L. Franklin rode the wave of upward mobility. Along with his friends Clara Ward and Sam Cooke, he had passionate ambitions that drove him to break through barriers. Prompted by Mother Gertrude, Clara took gospel into nightclubs while Sam transformed gospel into pop. From C.L.’s point of view, all this was done without sacrificing his artistic integrity. He envisioned ever-expanding markets for his ministry and his daughter’s music. Every day was a new opportunity for progress and self-betterment.
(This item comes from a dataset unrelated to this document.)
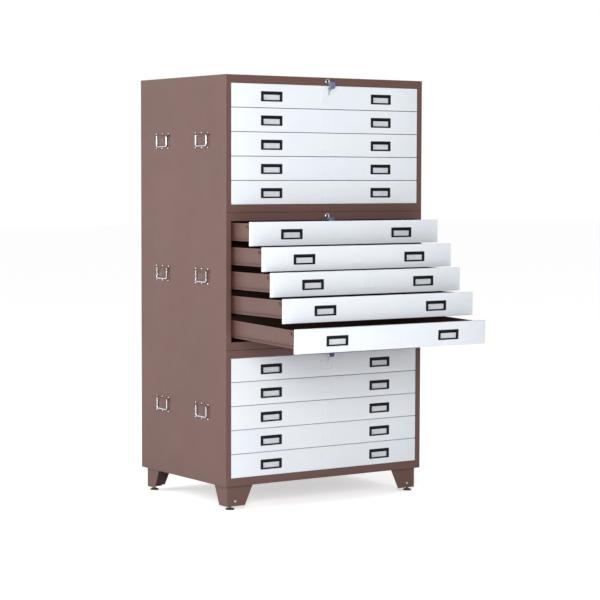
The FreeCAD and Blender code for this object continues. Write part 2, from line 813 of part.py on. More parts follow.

At the same time, the musical vehicles used by the minority culture to capture a majority audience were changing. Following Billy Eckstine, Nat Cole represented the great black crossover dream of the era. When Cole’s national TV show debuted on NBC in the spring of 1956, it was one of the first for an African American. Hazel Scott and Billy Daniels had hosted smaller shows earlier in the decade but they were short-lived. Unlike Nat, Scott and Daniels lacked the status to host major white stars. As a consummate jazz pianist and, more to the point, a masterly pop vocalist, Nat stood apart. His rendering of ballads like “Mona Lisa,” “Nature Boy,” “Too Young,” and “Unforgettable” endeared him to white audiences. His enunciation, while idiosyncratic, was exemplary. He spoke as he sang, with subtle refinement and infallible taste. He became a touchstone for generations to follow. From Johnny Mathis to Clyde McPhatter to Marvin Gaye to Aaron Neville, the most gifted singers viewed Nat as the highest expression of vocal art.
One of Cole’s most ardent admirers, a man who began his career as a Nat imitator, would radically change the crossover equation, thus paving the way for Aretha’s eventual breakthrough. In the late forties, Ray Charles left Florida’s state school for the blind, worked local clubs, moved to Seattle, and finally settled in Los Angeles, all the while making his way with a Nat Cole–inspired trio that sang Nat Cole–sounding songs.